▶ The task: Reproduce the entries from their first line up to and including the line with "# A turn angle". Leave out everything after it.

▶ Extracted entries:
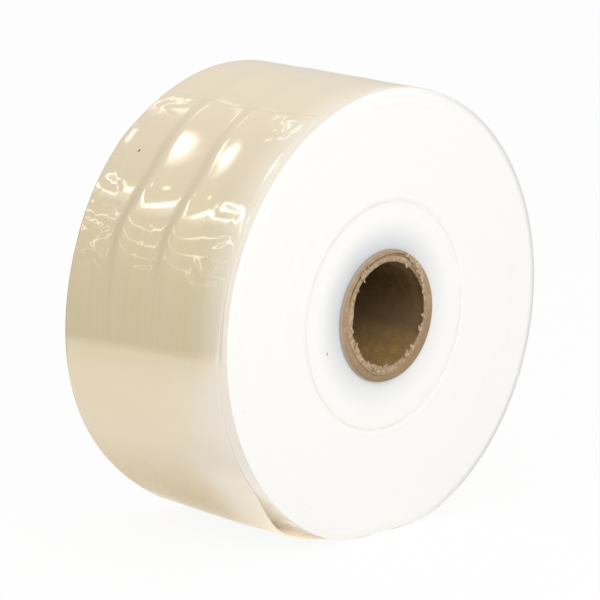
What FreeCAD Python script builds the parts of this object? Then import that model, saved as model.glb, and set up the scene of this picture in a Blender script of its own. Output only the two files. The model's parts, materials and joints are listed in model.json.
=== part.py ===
import FreeCAD, Part
import math
import os

# Roll of layflat polyethylene tubing on a spiral-wound cardboard core, lying on its curved side.
#
# The frame: the core's axis is Y, the end face that faces the viewer is at -Y, +Z is up, and the
# origin is at the middle of the core. All lengths are millimetres and all angles are degrees.
# A turn angle runs from 0 at the top of the roll over the viewer's side (-X), to 180 underneath.

# ---- Driving dimensions: the core ------------------------------------------------------------
core_bore = 76.2            # inside diameter
core_wall = 10.6            # thickness of the cardboard
core_overhang = 3.2         # length that stands out of the film at each end
torn_bevel_width = 2.4      # mean width of the torn inner rim, on the end of the core
torn_bevel_depth = 1.6      # how far the tear runs into the bore
torn_bevel_wobble = 0.9     # how far the torn rim wanders from its mean width
rim_chamfer = 0.6           # broken outer edge of the core

# ---- Driving dimensions: the wound film ------------------------------------------------------
film_width = 152.4          # width of the flat tubing, and so of the roll
roll_radius = 167.6         # radius of the wound turns
turn_build = 0.5            # what the outermost turn adds to the radius
flat_depth = 5.2            # how far the soft roll has settled at the bottom
flat_blend_radius = 142.0   # radius of the sides of the settled bottom
rim_fall_width = 5.0        # outermost turns, which fall away to the rim of the end face
rim_fall = 0.5              # how far they fall away
inner_band_width = 35.6     # band of turns next to the core, which have slipped inwards
inner_band_slip = 1.1       # how far they have slipped
band_step_width = 1.4       # radial width of the step between two bands

# ---- Driving dimensions: the turn below the tail, which comes over the top -------------------
upper_drift = 4.4           # how far it has slid towards the far end, at the top of the roll
upper_drift_starts = -62.0  # turn angles between which the slide grows
upper_drift_full = 5.0
upper_turn_ends = 50.0      # where it is out of sight under the loose turn
upper_build = 0.35          # how far it stands proud of the turns below it

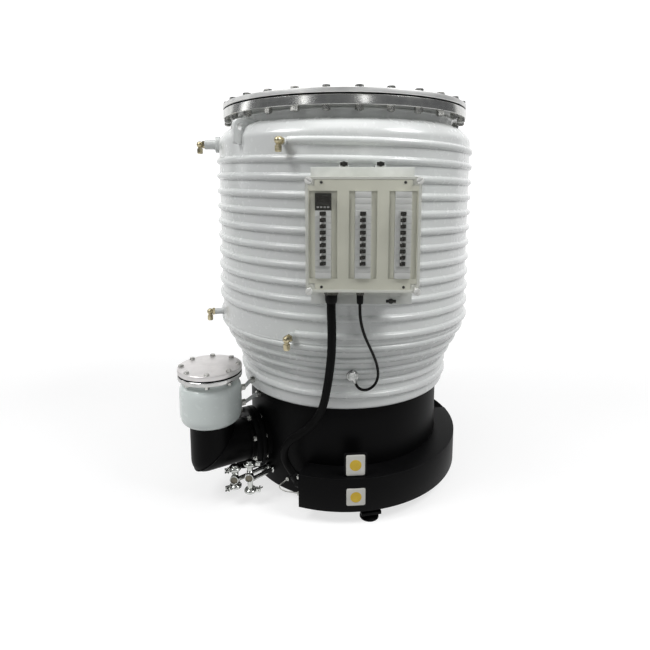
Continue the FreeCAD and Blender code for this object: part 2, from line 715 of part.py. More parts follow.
save("jet_tie_rod", [tie_rod, tie_nut.cut(tie_rod)])

# Cold cap: a water-cooled disc over the jets, hung from its two pipes

cold_base = nut_top + COLD_CAP_GAP
cold_top = cold_base + COLD_CAP_HEIGHT
cold_cap = rod(COLD_CAP_DIA, vec(0, 0, cold_base), UP, COLD_CAP_HEIGHT)


def cap_pipe(bearing):
    """From the bulge's inner wall level with the port, in over the cap and down onto it."""
    wall = body_radius(CAP_PORT_HEIGHT) - BODY_WALL
    run = rod(CAP_PIPE_DIA, at(CAP_PIPE_REACH, bearing, CAP_PORT_HEIGHT), outward(bearing), wall)
    drop_top = CAP_PORT_HEIGHT + CAP_PIPE_DIA / 2
    drop = rod(CAP_PIPE_DIA, at(CAP_PIPE_REACH, bearing, cold_top), UP, drop_top - cold_top)
    inside = rod(2 * wall, vec(0, 0, cold_base), UP, FLANGE_TOP - cold_base)
    return run.common(inside).fuse(drop)


save("cold_cap", [cold_cap, cap_pipe(CAP_SUPPLY_BEARING), cap_pipe(CAP_RETURN_BEARING)])

# Boiler: a black welded pot with a thick floor, pierced by the foreline and the heaters

boiler_pot = rod(BOILER_OD, vec(0, 0, BOILER_BOTTOM), UP, BOILER_HEIGHT)
boiler_inside = rod(BOILER_OD - 2 * BOILER_WALL, vec(0, 0, boiler_floor_top), UP, BOILER_HEIGHT)
foreline_bore = FORELINE_OD - 2 * FORELINE_WALL
foreline_way = rod(foreline_bore, at(JET_FOOT_R, FORELINE_BEARING, FORELINE_HEIGHT),
                   outward(FORELINE_BEARING), BOILER_R)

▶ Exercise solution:
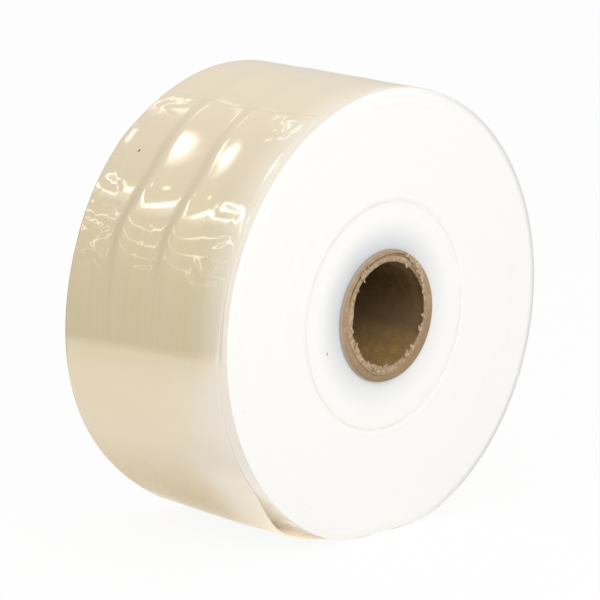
What FreeCAD Python script builds the parts of this object? Then import that model, saved as model.glb, and set up the scene of this picture in a Blender script of its own. Output only the two files. The model's parts, materials and joints are listed in model.json.
=== part.py ===
import FreeCAD, Part
import math
import os

# Roll of layflat polyethylene tubing on a spiral-wound cardboard core, lying on its curved side.
#
# The frame: the core's axis is Y, the end face that faces the viewer is at -Y, +Z is up, and the
# origin is at the middle of the core. All lengths are millimetres and all angles are degrees.
# A turn angle runs from 0 at the top of the roll over the viewer's side (-X), to 180 underneath.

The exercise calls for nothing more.